Não te espantes quando o mundo amanhecer irreconhecível. Para melhor ou pior, isso acontece muitas vezes por ano. “Quem sou eu no mundo?” Essa pergunta perplexa é o lugar comum de cada história de gente. Quantas vezes mais decifrares esta charada, tão entranhada em ti mesma como os teus ossos, mais forte ficarás. Não importa qual seja a resposta. Ainda que seja mentira. A “sozinhez” é inevitável. Foi o que Alice falou no fundo do poço: “estou tão cansada de estar aqui sozinha!” O importante é que ela conseguiu sair de lá, abrindo a porta. A porta do poço! Somos tão bobos. Praticamos uma ação trivial e temos a presunção petulante de esperar delas grandes consequências.
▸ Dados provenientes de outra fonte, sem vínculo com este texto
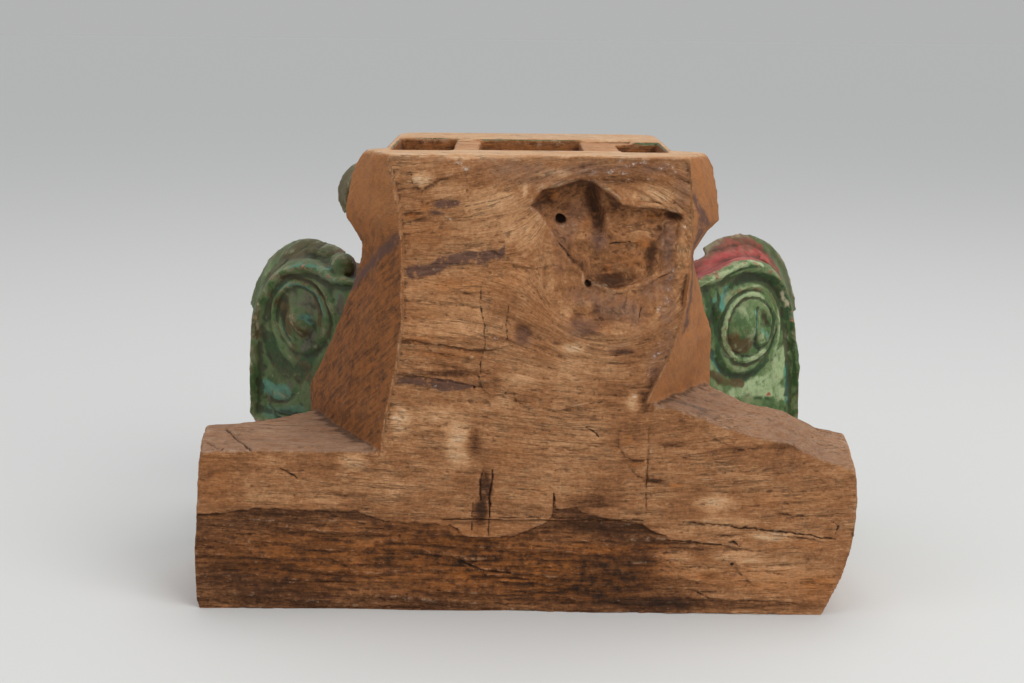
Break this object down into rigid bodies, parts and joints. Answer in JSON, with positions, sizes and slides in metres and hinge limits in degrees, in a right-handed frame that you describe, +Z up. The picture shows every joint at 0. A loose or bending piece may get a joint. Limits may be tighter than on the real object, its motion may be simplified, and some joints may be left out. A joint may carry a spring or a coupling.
{
  "type": "wooden capital",
  "caption": "Old carved and painted wooden pilaster capital with corner volutes, leaves and a rough back, standing on its abacus with the neck up.",
  "frame": {"origin": "middle of the underside, on the face the capital stands on", "axes": "+X along the abacus from the left to the right volute as seen from the rough back, +Y from the rough back to the carved front, +Z up to the neck and its mortises"},
  "size_m": [0.5075, 0.3201, 0.35],
  "materials": {
    "painted_wood": "bare weathered wood at the back, worn green, turquoise and red paint on the carving"
  },
  "bodies": {
    "root": {"wooden_capital": "painted_wood"}
  },
  "joints": []
}
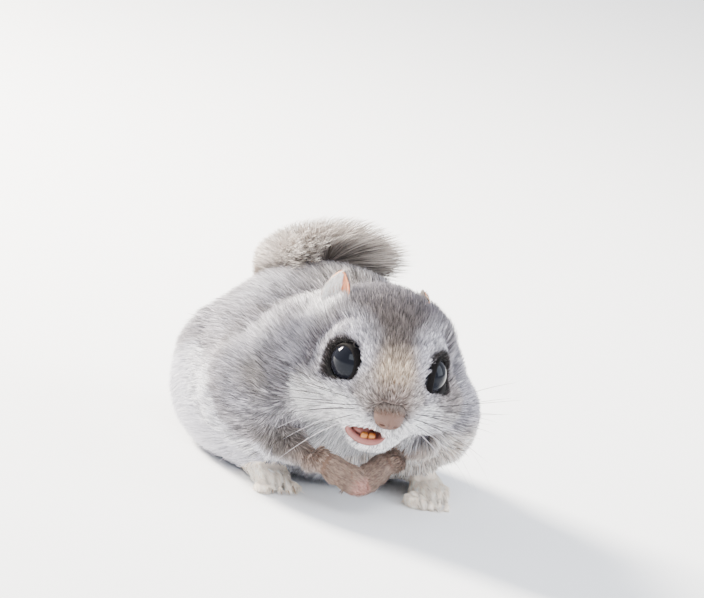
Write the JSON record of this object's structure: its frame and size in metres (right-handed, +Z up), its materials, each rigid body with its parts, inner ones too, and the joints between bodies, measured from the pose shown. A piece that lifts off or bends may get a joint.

Há uma sabedoria social ou de bolso, nem toda a sabedoria tem de ser grave. A gente vive errando em relação ao próximo e o jeito é pedir desculpas sete vezes por dia, pois viver é falar de corda em casa de enforcado. Para a tua sabedoria de bolso: se gostas de gato, experimente o ponto de vista do rato!
Os homens vivem apostando corrida. Nos escritórios, nos negócios, na política, nos clubes, nos bares, nas artes, até amigos, até irmãos, até marido e mulher, até namorados, todos vivem apostando corridas que são tão confusas tão cheias de truques, tão desnecessárias, tão fingindo que não é, tão ridículas muitas vezes, por caminhos tão escondidos que quando os atletas chegam exaustos a um ponto, costumam perguntar: “a corrida terminou mas quem venceu?” É bobice disputar uma corrida se a gente não irá saber quem venceu. Se tiveres de ir a algum lugar, não te preocupe a vaidade fatigante de ser a primeira a chegar, se chegares sempre onde quisestes, ganhaste.
Os milagres sempre acontecem na vida de cada um e na vida de todos. Mas, ao contrário do que se pensa, os melhores e mais fundos milagres não acontecem de repente, mas devagar, muito devagar, quero dizer o seguinte: a palavra depressão cairá de moda mais cedo ou tarde. Como talvez seja mais tarde, prepara-te para a visita do monstro e não te desesperes ao triste pensamento de Alice: “devo estar diminuindo de novo!” Em algum lugar há cogumelos que nos fazem crescer de novo.
Toda pessoa deve ter três caixas para guardar o humor; uma caixa grande para o humor mais ou menos barato que a gente gasta por aí, uma caixa média para o humor que a gente precisa ter quando se está sozinho e, por fim, uma caixinha preciosa muito escondida para as grandes ocasiões. Chamo de grandes ocasiões os momentos perigosos em que estamos cheios de dor ou de vaidade em que sofremos a tentação de achar que fracassamos ou triunfamos, em que nos sentimos umas drogas ou muito legais. Cuidado com as grandes ocasiões
Por fim, mais uma palavra de bolso: às vezes uma pessoa se abandona de tal forma ao sofrimento, com tal complacência, que tem medo de não poder sair de lá. A dor também tem seu feitiço e este se vira contra o enfeitiçado. Por isso Alice, depois de ter chorado um lago, pensava: “agora serei castigada, afogando-me em minhas próprias lágrimas.” Conclusão: a própria dor deve ter a sua medida. É feio, é imodesto, é vão, é perigoso ultrapassar a fronteira da nossa dor (...)
Paulo Mendes Campos




P.s: Quando eu tinha 15 anos, minha querida prima me mandou este textinho que havia ajudado ela na própria adolescência, hj estou relendo, pois ainda estou perdida, ainda há monstrinhos comigo, não consigo achar a maldita porta do poço.